* BEGIN The data *
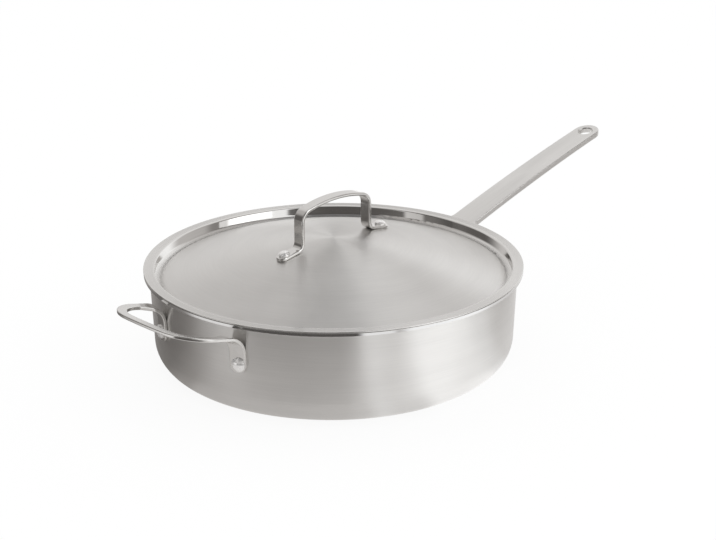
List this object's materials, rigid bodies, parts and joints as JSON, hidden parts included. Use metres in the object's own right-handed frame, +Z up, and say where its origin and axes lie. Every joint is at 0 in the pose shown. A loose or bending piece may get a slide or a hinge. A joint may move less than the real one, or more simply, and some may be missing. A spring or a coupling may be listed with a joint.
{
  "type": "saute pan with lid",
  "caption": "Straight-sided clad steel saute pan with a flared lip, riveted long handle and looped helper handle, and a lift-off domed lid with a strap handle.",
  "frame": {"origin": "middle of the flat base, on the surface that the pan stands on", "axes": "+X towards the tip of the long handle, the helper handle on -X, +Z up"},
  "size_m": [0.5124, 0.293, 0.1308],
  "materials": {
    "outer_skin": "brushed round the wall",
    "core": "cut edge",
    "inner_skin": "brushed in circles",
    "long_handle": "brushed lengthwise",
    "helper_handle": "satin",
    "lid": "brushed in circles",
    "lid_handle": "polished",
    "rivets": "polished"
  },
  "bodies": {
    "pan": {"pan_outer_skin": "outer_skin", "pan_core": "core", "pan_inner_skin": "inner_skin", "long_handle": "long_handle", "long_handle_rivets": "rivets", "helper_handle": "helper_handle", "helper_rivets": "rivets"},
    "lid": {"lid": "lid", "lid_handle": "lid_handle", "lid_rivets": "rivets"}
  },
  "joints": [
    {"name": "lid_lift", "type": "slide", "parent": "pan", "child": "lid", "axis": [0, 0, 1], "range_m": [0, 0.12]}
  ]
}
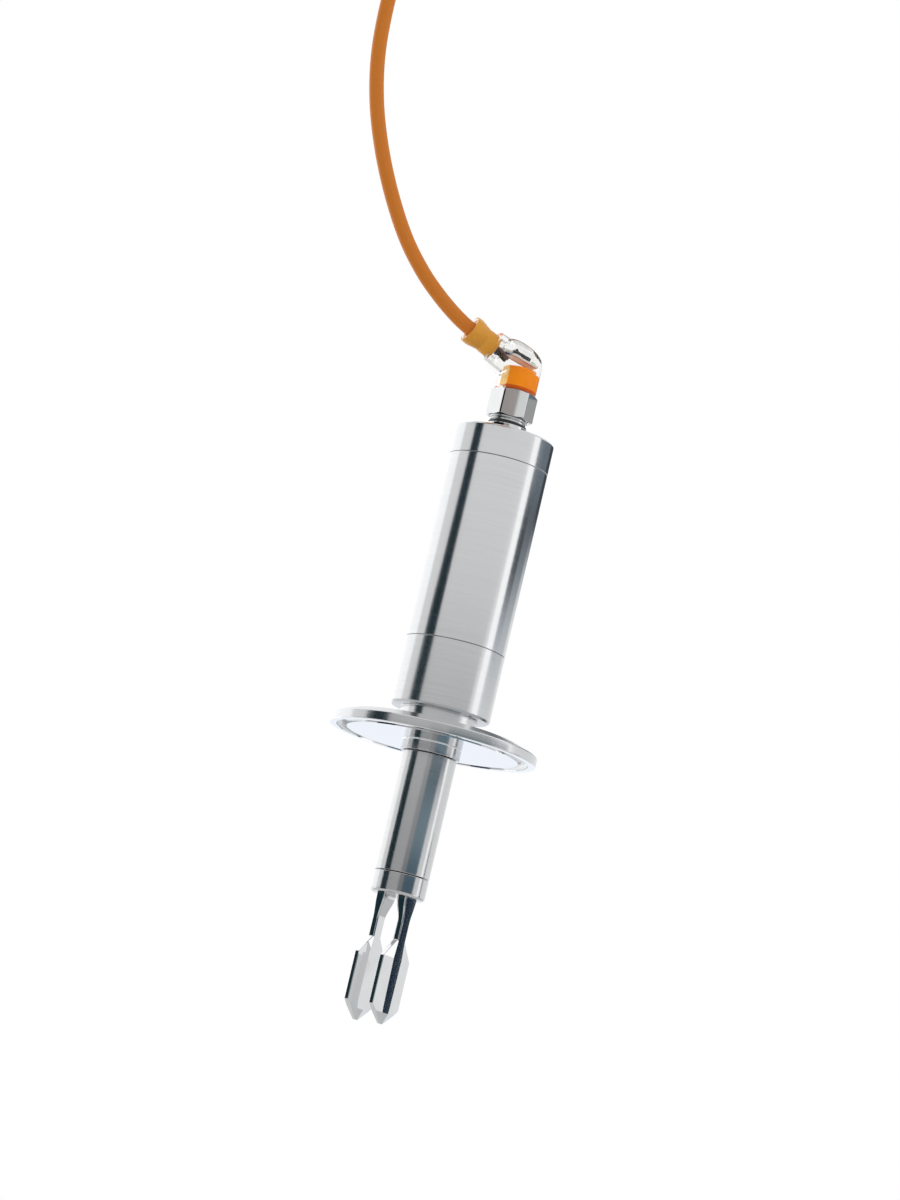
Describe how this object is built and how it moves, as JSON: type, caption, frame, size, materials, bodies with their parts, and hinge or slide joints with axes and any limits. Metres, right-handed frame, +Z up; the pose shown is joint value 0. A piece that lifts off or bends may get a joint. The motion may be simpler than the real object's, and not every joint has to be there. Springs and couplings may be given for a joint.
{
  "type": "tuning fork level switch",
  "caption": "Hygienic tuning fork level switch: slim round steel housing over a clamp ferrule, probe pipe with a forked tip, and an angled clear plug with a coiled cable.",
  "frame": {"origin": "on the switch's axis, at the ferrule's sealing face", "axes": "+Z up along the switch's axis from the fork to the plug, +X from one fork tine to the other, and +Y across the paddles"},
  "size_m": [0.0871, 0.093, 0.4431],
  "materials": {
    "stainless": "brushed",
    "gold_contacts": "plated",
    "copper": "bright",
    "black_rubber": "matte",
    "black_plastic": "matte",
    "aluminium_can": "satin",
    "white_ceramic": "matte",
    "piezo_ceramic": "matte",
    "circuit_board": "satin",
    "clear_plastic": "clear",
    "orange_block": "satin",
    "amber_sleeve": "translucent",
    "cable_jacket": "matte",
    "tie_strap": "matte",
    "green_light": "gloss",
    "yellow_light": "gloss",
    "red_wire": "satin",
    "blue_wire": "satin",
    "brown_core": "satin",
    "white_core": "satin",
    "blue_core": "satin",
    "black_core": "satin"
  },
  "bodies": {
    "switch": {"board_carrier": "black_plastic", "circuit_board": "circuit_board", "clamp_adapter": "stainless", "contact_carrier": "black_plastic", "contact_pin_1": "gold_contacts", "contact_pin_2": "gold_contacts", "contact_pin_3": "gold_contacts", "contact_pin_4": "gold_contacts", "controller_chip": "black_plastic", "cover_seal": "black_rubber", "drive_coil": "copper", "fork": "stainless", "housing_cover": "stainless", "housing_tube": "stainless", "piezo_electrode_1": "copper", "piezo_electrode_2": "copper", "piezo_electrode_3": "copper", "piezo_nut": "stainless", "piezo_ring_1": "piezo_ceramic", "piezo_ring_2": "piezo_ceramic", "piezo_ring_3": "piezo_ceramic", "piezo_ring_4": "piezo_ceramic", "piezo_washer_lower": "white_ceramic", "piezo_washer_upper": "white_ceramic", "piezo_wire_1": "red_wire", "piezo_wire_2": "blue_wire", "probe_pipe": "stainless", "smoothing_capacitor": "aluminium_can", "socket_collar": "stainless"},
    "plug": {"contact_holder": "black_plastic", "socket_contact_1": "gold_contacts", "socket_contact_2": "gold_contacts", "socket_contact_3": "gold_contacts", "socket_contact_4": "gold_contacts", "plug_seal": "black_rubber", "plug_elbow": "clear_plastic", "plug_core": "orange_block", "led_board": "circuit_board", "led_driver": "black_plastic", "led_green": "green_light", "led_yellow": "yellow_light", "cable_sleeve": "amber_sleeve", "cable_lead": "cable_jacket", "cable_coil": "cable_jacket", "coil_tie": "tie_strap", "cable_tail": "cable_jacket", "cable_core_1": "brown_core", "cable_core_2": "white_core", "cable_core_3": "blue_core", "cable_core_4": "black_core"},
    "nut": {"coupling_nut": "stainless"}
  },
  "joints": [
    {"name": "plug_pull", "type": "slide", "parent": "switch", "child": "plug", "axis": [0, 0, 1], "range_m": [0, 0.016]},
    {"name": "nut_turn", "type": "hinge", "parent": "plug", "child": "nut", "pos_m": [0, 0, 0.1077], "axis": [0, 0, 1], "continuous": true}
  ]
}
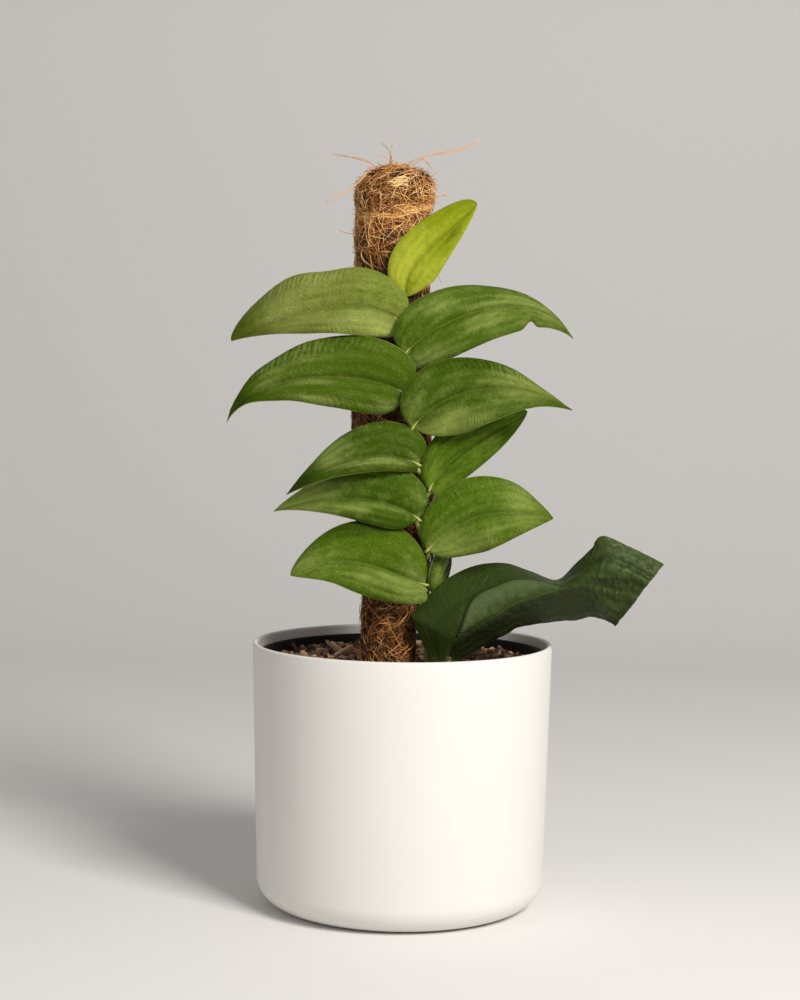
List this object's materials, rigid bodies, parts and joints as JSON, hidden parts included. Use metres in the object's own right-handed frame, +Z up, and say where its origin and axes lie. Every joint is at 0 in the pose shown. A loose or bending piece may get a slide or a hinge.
* END The data *
* [Aim of the task] In the entries above, find every line holding the word "that" and copy it out.

* [The completed task]
  "frame": {"origin": "middle of the flat base, on the surface that the pan stands on", "axes": "+X towards the tip of the long handle, the helper handle on -X, +Z up"},
Describe how this object is built and how it moves, as JSON: type, caption, frame, size, materials, bodies with their parts, and hinge or slide joints with axes and any limits. Metres, right-handed frame, +Z up; the pose shown is joint value 0. A piece that lifts off or bends may get a joint. The motion may be simpler than the real object's, and not every joint has to be there. Springs and couplings may be given for a joint.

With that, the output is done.